Life at stately IPB Manor is normally a lot like being in a Noel Coward play, with the elegant dress, high-class decor, and zingy witticisms. But some evenings we’re all maybe just a bit off our games — a bit tired, a bit dull, a bit not paying any attention to each other. But from great disconnect can come great possibilities; just imagine how much more interesting the hockey world would be if it was like what Boomer thought she heard this evening.
The scene: our living room, 11:30 pm on Friday night, with the Ducks/Canucks first intermission on TV. The Ducks announcers are talking about how great the Sedins are.
Schnookie: “And they’re creepy.”
Pookie: “I was reading about the Winkelvoss twins today.”
Schnookie: “Speaking of creepy.”
Pookie: “No kidding.”
Schnookie: “What were you reading?”
Pookie: “Oh, it was some thing about how they won a $200 million settlement about Facebook, but it was all in stock, which they claimed was deliberately undervalued. So now they’re suing for $600 million, but they don’t want the money. They just want to beat Zuckerberg, because they’re ultra-competitive douches.”

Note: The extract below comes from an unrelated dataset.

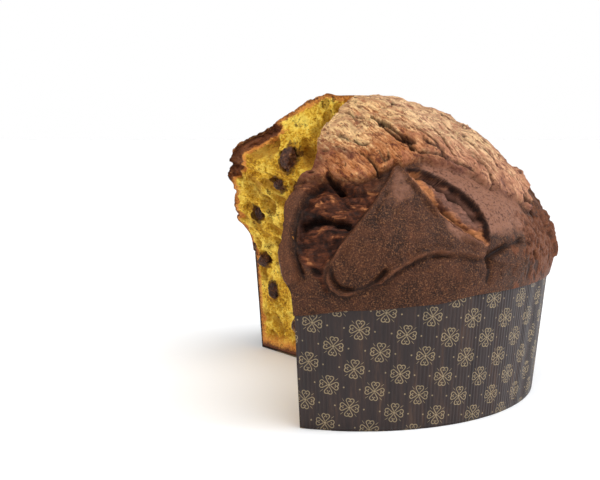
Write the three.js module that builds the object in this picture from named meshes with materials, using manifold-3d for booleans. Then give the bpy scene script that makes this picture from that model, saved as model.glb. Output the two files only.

Schnookie, not really paying attention halfway through that: “Huh.”
Boomer, only just now tuning in: “What did they get $200 million for?”
Pookie: “They claim they invented Facebook and Mark Zuckerberg stole it from them.”
Long, stunned pause.
Boomer, completely incredulous: “The Sedins invented Facebook???”
Boomer: “My fantasy team should be getting a lot more for them if that’s true.”